Sometimes there's just a natural course of divergence because something foundational has changed. In your case, that's distance. Most people have sincere intentions of maintaining a friendship when they say goodbye--and then life happens. This doesn't make anyone a villain, it just shows up as neglect. But the foundational change can be one friend going knee deep in diapers while her single friend glazes over every time she can't complete a sentence without screeching-baby-interruptus. We all reach different stages of life at different times, and sometimes those reshape us into a lousy fit with certain people during that time.

 

This doesn't speak of 'forever,' and that's the thing young people don't get. They can't envision the joys of their next reunion in a few years because they've trashed 'what was' with permanent hard feelings.
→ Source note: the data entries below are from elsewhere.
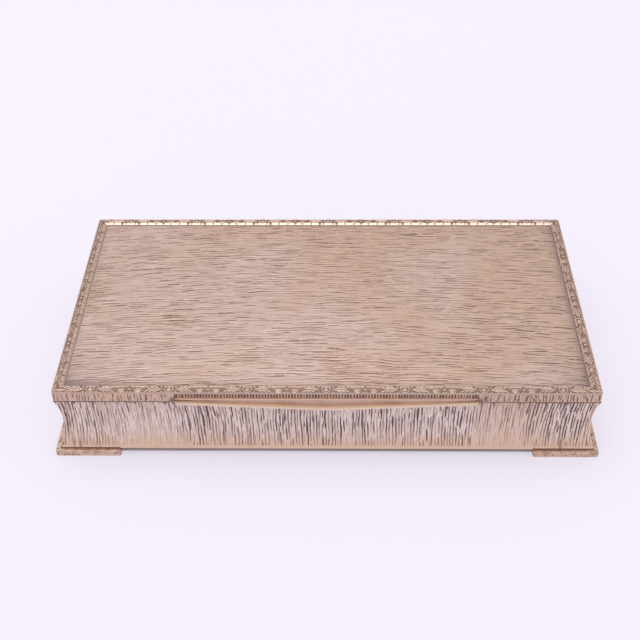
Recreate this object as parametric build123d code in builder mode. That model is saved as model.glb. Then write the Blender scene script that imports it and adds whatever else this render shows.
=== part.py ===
from build123d import *
import math
import os

os.makedirs("parts", exist_ok=True)

# Overall outline
lid_length = 203.2
lid_depth = 114.3
seam_height = 26.5
lid_height = 4.66
lid_corner_radius = 1.2
lid_corner_break = 0.02

# Feet
foot_length = 24.8
foot_thickness = 2.6
foot_overhang = 1.65
foot_corner_radius = 0.8
foot_edge_bevel = 0.25

# Cove walls of the case
sheet = 1.5
waist_height = 14.5
waist_inset = 2.13
rim_inset = 0.12
flare = 0.4
base_thickness = 1.2

# Thumb bay in the front
bay_length = 111.9
scoop_end_drop = 1.7
scoop_middle_drop = 5.25
scoop_middle_radius = 150.0
scoop_corner_radius = 0.6
undercut = 1.05
lip_height = 0.5
lip_reach = 0.2
lip_end_gap = 1.3
bay_backing = 0.4

# Bezel that closes the gap between the lid and the case, and is set forward behind the thumb bay
bezel_inset = 3.1
front_bezel_inset = 2.3
bezel_thickness = 0.8
bezel_rise = 1.5

# Wood lining
liner_thickness = 2.4
liner_floor_thickness = 2.0
liner_below_bezel = 0.2
divider_thickness = 2.5
divider_below_walls = 1.5
liner_edge_radius = 0.7
lid_board_thickness = 1.4

# Lid
lid_sheet = 1.5
border_width = 4.1
border_height = 0.9
border_edge_height = 0.55
ornament_width = 2.9
ornament_inner_height = 0.72
fillet_strip_edge = 0.18

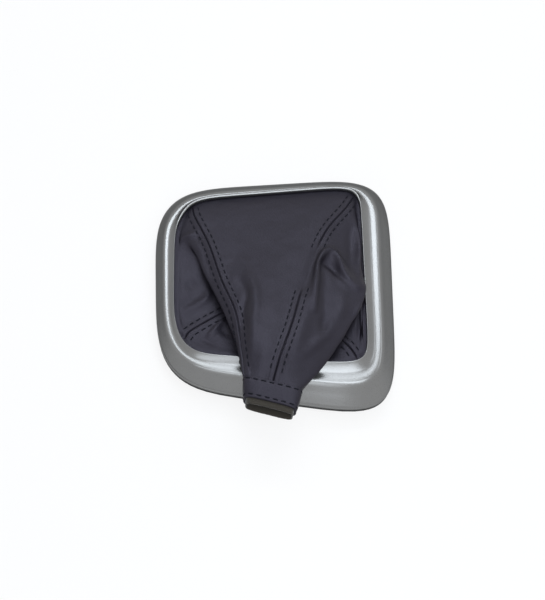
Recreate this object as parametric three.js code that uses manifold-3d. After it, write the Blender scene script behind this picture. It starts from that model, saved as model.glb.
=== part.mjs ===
// Gear lever gaiter: a moulded trim frame with a sewn leather gaiter that has flopped over its near rail.
// Millimetres. +X is the thick rail, +Y is the far side, +Z is up. The tips of the clip legs stand on z = 0.
// Sizes are laid out about the middle of the trim frame, and the whole is set over the origin at the end.
import * as THREE from 'three';
import { mergeVertices } from 'three/addons/utils/BufferGeometryUtils.js';
import Module from 'manifold-3d';

// Trim frame: a rounded trapezoid. Its edge, shoulder and lip are nearly symmetric about X.
const FRAME_HALF_WIDTH = 75;      // half the width along X
const SHORT_SIDE_HALF = 69.6;     // half the depth along Y at the thin rail
const LONG_SIDE_HALF = 87.2;      // half the depth along Y at the thick rail
const FAR_SIDE_GAIN = { edge: 0.03, shoulder: 0.023, lip: 0.007 };   // shares by which the far side is wider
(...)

So what if you don't do that? What if you just roll with your new life and decide that this is a private challenge for you to cultivate new relationships while putting your old ones on a back burner?

 

It's not an 'all-or-nothing' deal, it only feels that way because you've not yet learned to pull back your microscope. So focus on expanding your scope. This will add a whole new dimension to your perceptions, and you'll be less inclined to freeze frame the limitations of your old friends at this time.

 

You don't know what you don't know yet. Go THERE.

 

Head high. This is much bigger than 'them,' and you can embrace it or miss it. (I vote for embrace!)